▶ [The exercise]:
Within the entries below, find the portion that opens with the line containing "Write part 3" and closes with the line containing "return web + bend + side_facet(bend[-1], *PLATE_FACET)". Retype that portion exactly and only.

Modeling code records:

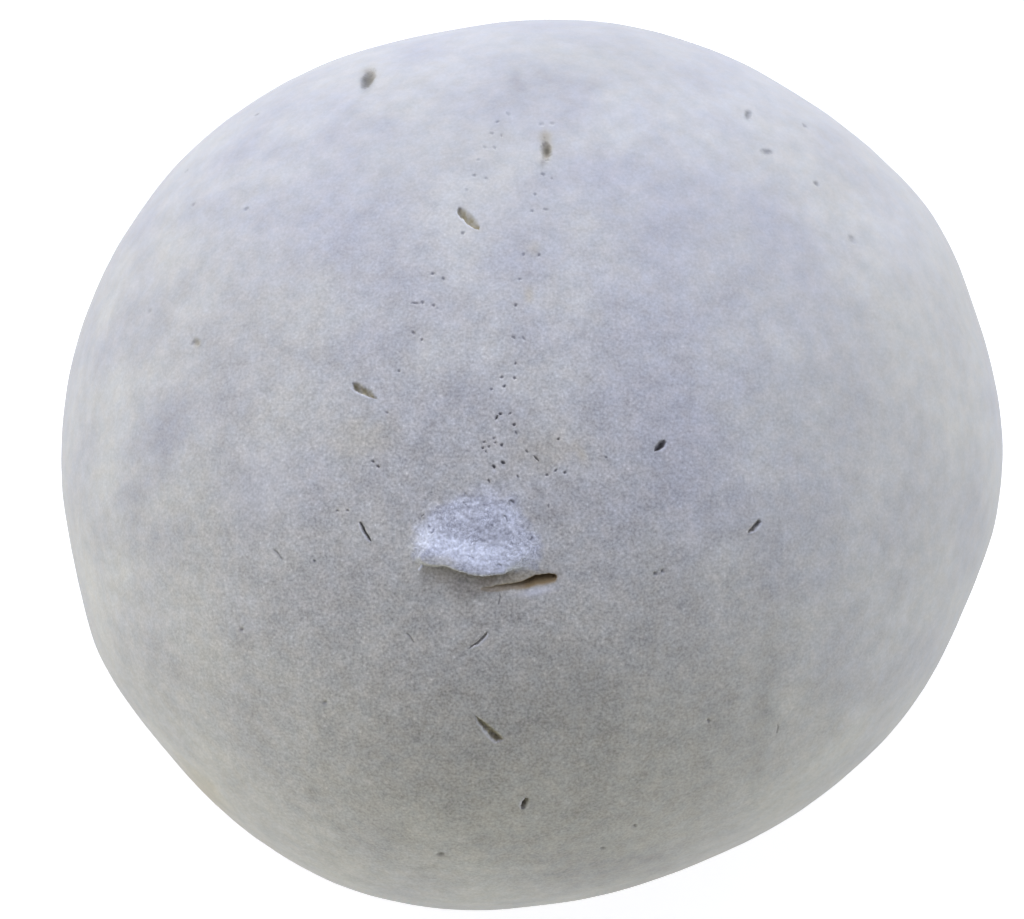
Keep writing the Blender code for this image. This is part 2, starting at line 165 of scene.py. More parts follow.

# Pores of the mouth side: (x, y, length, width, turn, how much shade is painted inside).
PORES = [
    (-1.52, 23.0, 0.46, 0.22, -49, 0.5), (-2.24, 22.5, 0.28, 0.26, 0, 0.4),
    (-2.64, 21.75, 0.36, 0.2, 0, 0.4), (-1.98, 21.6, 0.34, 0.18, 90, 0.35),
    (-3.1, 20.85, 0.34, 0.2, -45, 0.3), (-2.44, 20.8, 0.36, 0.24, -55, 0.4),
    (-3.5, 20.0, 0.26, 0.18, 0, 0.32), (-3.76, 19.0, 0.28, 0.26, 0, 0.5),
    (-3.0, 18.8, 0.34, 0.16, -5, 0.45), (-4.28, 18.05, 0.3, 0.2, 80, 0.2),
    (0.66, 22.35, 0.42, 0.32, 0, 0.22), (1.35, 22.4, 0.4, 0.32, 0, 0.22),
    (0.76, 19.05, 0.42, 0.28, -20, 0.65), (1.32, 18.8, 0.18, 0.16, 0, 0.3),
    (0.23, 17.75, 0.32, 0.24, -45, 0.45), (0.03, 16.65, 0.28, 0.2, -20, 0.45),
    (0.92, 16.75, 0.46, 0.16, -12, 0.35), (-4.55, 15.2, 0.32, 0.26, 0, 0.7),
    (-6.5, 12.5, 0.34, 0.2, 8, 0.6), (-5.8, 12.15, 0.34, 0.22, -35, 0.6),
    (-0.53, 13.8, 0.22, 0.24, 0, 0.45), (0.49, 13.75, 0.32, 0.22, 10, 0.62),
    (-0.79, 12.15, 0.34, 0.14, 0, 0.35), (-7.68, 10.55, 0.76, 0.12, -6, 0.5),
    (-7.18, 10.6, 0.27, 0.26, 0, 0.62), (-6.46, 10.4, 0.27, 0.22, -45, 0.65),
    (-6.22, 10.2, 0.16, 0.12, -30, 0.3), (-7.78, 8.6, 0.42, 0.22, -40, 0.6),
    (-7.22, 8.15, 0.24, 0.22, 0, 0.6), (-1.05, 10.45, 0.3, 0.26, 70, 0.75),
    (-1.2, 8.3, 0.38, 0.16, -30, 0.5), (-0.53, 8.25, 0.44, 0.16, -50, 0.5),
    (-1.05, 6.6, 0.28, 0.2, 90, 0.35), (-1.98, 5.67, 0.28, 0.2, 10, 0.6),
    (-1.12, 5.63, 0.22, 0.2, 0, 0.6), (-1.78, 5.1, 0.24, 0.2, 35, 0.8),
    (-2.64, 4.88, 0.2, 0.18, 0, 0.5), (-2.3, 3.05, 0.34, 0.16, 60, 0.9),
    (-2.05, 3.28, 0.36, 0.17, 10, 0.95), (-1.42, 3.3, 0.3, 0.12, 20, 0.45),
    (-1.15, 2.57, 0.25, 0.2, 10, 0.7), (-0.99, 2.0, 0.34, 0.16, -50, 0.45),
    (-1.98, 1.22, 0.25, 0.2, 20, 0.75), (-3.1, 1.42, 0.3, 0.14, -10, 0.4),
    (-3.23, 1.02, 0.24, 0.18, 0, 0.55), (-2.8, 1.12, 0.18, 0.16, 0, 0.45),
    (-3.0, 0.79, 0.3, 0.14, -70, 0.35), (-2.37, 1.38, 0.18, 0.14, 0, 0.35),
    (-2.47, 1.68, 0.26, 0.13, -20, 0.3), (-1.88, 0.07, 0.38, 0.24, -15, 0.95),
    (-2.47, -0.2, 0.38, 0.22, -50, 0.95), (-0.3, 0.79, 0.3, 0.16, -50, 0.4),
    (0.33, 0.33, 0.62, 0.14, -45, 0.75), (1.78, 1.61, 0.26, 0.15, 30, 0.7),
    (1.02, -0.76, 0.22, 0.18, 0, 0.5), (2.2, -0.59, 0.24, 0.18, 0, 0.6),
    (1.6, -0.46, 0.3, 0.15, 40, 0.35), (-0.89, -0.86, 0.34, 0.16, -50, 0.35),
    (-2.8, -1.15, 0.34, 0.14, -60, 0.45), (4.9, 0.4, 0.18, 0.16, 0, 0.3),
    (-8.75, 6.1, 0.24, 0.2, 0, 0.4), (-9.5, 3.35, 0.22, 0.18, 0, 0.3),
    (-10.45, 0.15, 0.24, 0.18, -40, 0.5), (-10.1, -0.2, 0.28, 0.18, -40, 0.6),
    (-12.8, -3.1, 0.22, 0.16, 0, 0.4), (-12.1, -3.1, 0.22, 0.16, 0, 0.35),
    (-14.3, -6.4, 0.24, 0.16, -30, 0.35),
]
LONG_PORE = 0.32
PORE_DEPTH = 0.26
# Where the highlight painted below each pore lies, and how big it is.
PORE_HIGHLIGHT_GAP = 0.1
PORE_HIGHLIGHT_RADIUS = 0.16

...

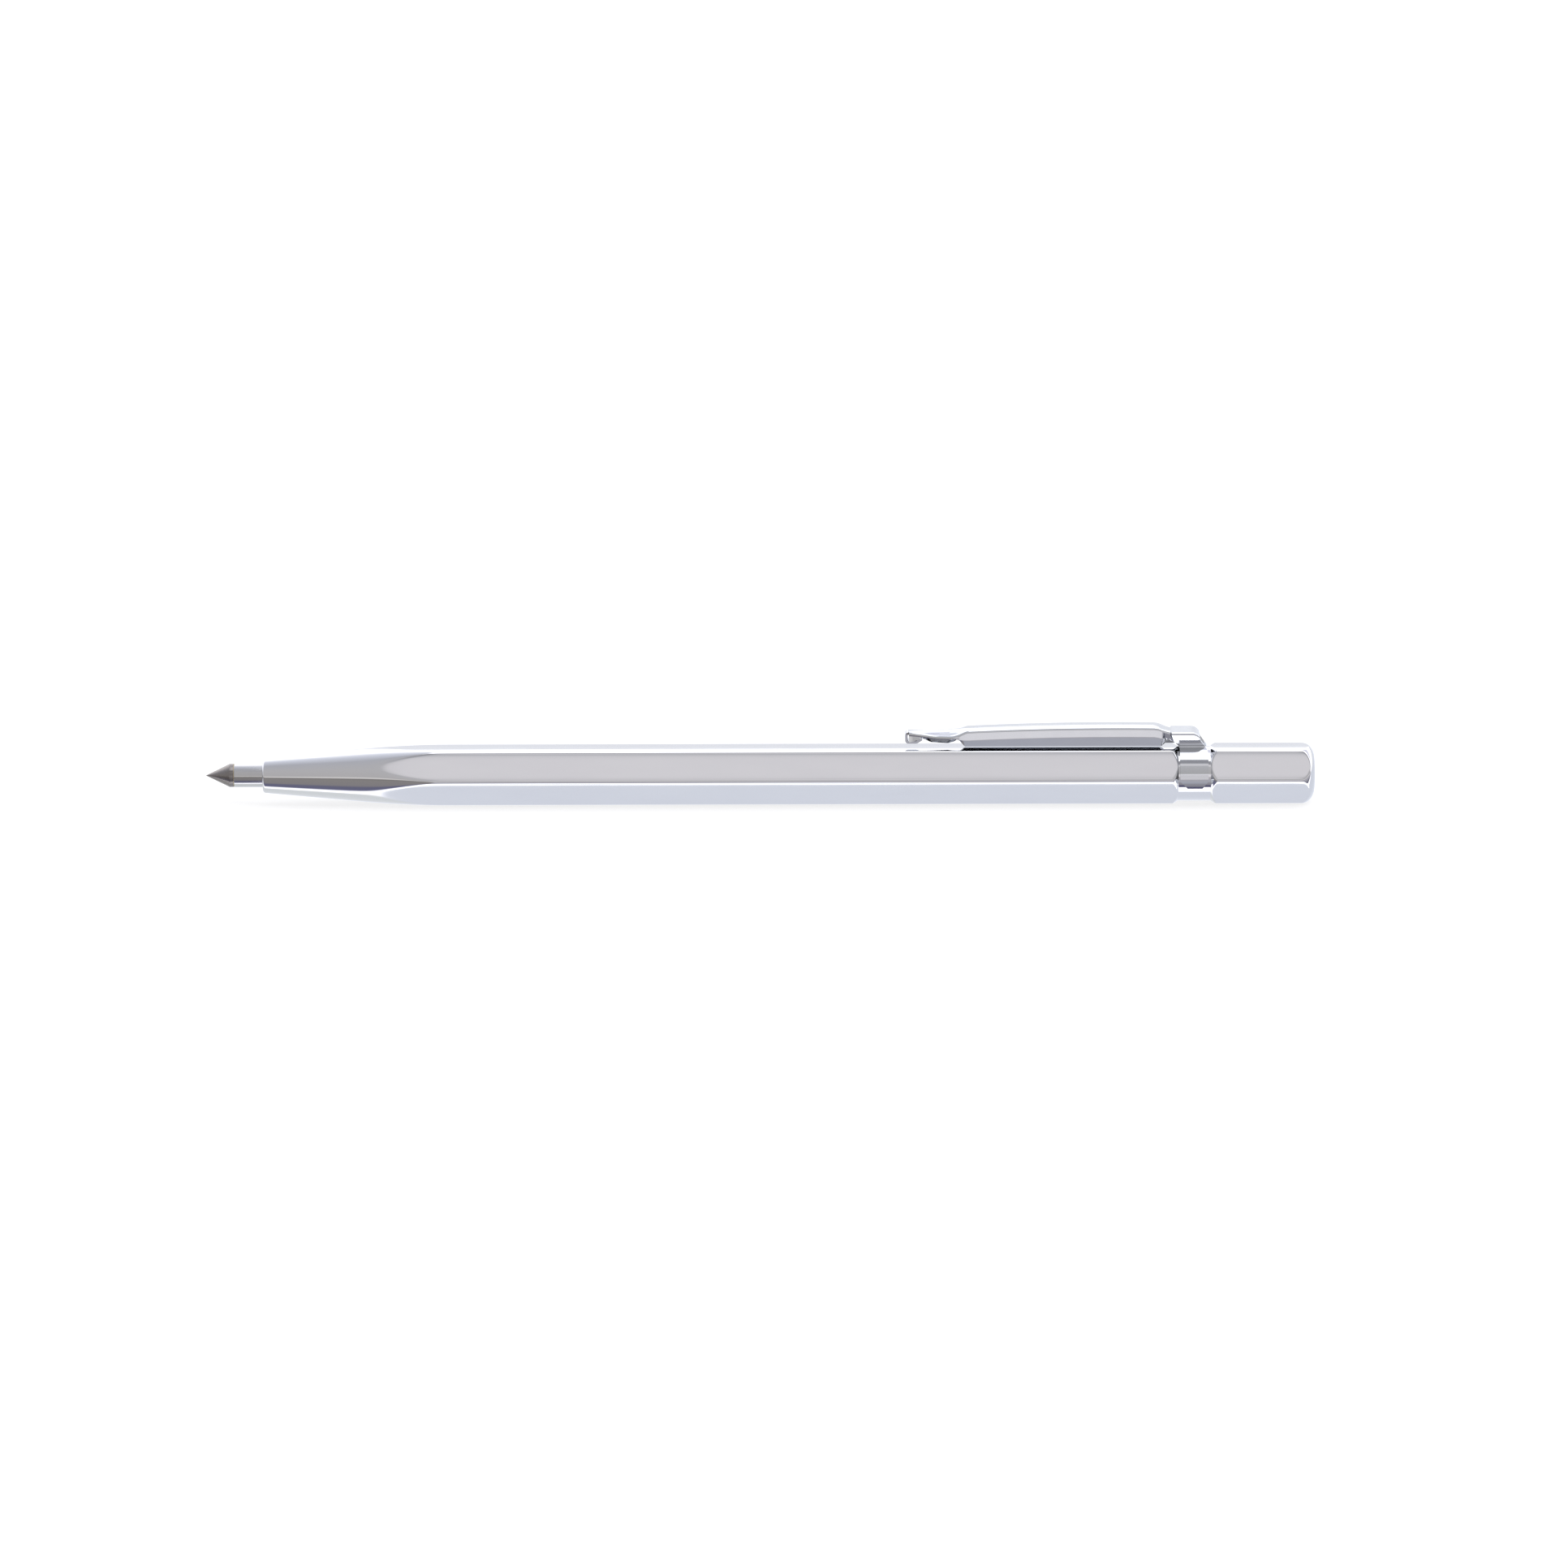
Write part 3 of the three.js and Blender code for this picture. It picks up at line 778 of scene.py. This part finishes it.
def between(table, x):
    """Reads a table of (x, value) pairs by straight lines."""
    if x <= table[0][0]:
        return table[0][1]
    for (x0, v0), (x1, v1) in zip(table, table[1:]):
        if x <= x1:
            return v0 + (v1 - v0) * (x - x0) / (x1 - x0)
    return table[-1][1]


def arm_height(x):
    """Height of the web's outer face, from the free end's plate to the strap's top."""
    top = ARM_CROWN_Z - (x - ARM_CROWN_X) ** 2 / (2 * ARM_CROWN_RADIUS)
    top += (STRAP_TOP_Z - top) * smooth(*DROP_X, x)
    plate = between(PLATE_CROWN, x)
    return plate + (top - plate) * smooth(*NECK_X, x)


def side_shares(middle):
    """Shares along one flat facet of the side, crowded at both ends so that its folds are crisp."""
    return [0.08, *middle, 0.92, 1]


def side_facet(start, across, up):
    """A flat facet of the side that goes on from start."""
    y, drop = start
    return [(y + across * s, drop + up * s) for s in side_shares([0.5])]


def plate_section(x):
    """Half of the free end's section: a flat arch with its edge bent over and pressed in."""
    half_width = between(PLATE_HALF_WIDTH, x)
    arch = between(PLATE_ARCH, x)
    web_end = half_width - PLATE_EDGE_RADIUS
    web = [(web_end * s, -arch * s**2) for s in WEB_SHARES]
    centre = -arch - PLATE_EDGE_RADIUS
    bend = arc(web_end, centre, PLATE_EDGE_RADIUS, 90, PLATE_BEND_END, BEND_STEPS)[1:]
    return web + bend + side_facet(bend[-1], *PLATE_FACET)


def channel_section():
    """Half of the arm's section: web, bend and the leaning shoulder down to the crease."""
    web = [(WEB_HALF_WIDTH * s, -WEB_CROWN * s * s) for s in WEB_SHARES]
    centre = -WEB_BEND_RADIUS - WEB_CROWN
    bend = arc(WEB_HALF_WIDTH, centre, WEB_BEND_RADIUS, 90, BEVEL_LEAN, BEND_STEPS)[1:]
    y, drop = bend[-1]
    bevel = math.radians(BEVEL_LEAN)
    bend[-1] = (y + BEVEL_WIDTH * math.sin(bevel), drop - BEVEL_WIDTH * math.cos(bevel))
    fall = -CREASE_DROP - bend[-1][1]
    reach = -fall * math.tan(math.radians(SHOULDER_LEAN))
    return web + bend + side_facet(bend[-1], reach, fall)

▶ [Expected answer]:
Write part 3 of the three.js and Blender code for this picture. It picks up at line 778 of scene.py. This part finishes it.
def between(table, x):
    """Reads a table of (x, value) pairs by straight lines."""
    if x <= table[0][0]:
        return table[0][1]
    for (x0, v0), (x1, v1) in zip(table, table[1:]):
        if x <= x1:
            return v0 + (v1 - v0) * (x - x0) / (x1 - x0)
    return table[-1][1]


def arm_height(x):
    """Height of the web's outer face, from the free end's plate to the strap's top."""
    top = ARM_CROWN_Z - (x - ARM_CROWN_X) ** 2 / (2 * ARM_CROWN_RADIUS)
    top += (STRAP_TOP_Z - top) * smooth(*DROP_X, x)
    plate = between(PLATE_CROWN, x)
    return plate + (top - plate) * smooth(*NECK_X, x)


def side_shares(middle):
    """Shares along one flat facet of the side, crowded at both ends so that its folds are crisp."""
    return [0.08, *middle, 0.92, 1]


def side_facet(start, across, up):
    """A flat facet of the side that goes on from start."""
    y, drop = start
    return [(y + across * s, drop + up * s) for s in side_shares([0.5])]


def plate_section(x):
    """Half of the free end's section: a flat arch with its edge bent over and pressed in."""
    half_width = between(PLATE_HALF_WIDTH, x)
    arch = between(PLATE_ARCH, x)
    web_end = half_width - PLATE_EDGE_RADIUS
    web = [(web_end * s, -arch * s**2) for s in WEB_SHARES]
    centre = -arch - PLATE_EDGE_RADIUS
    bend = arc(web_end, centre, PLATE_EDGE_RADIUS, 90, PLATE_BEND_END, BEND_STEPS)[1:]
    return web + bend + side_facet(bend[-1], *PLATE_FACET)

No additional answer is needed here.